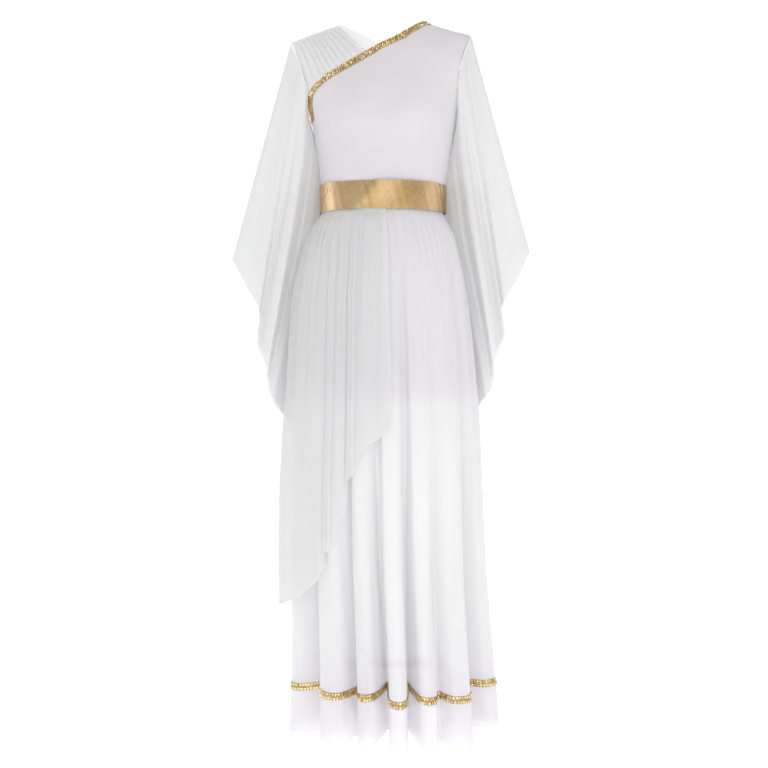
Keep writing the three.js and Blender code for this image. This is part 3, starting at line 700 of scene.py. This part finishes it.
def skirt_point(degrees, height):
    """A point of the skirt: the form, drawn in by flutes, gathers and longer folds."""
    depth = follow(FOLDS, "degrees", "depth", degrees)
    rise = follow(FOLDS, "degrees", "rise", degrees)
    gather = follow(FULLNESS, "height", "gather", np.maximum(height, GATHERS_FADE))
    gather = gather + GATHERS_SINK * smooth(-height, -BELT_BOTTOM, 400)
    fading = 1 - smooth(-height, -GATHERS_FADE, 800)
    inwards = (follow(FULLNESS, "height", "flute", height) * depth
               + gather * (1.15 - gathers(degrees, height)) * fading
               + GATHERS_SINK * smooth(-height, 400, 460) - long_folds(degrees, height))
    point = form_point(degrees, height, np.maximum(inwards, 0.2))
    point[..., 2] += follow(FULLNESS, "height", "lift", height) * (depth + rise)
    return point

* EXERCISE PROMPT
Give an exact repetition of all the material.

* COMPLETE OUTPUT
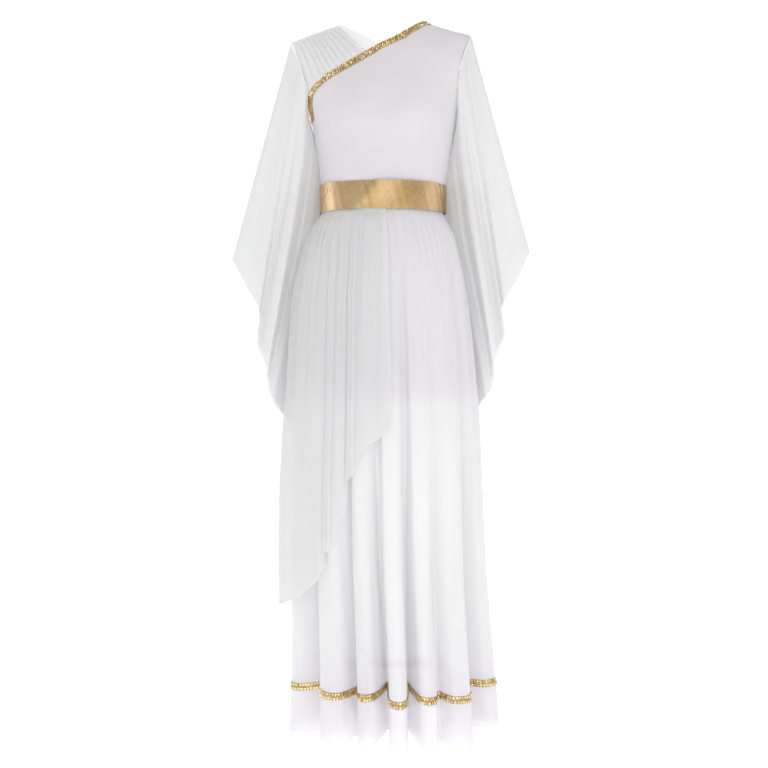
Keep writing the three.js and Blender code for this image. This is part 3, starting at line 700 of scene.py. This part finishes it.
def skirt_point(degrees, height):
    """A point of the skirt: the form, drawn in by flutes, gathers and longer folds."""
    depth = follow(FOLDS, "degrees", "depth", degrees)
    rise = follow(FOLDS, "degrees", "rise", degrees)
    gather = follow(FULLNESS, "height", "gather", np.maximum(height, GATHERS_FADE))
    gather = gather + GATHERS_SINK * smooth(-height, -BELT_BOTTOM, 400)
    fading = 1 - smooth(-height, -GATHERS_FADE, 800)
    inwards = (follow(FULLNESS, "height", "flute", height) * depth
               + gather * (1.15 - gathers(degrees, height)) * fading
               + GATHERS_SINK * smooth(-height, 400, 460) - long_folds(degrees, height))
    point = form_point(degrees, height, np.maximum(inwards, 0.2))
    point[..., 2] += follow(FULLNESS, "height", "lift", height) * (depth + rise)
    return point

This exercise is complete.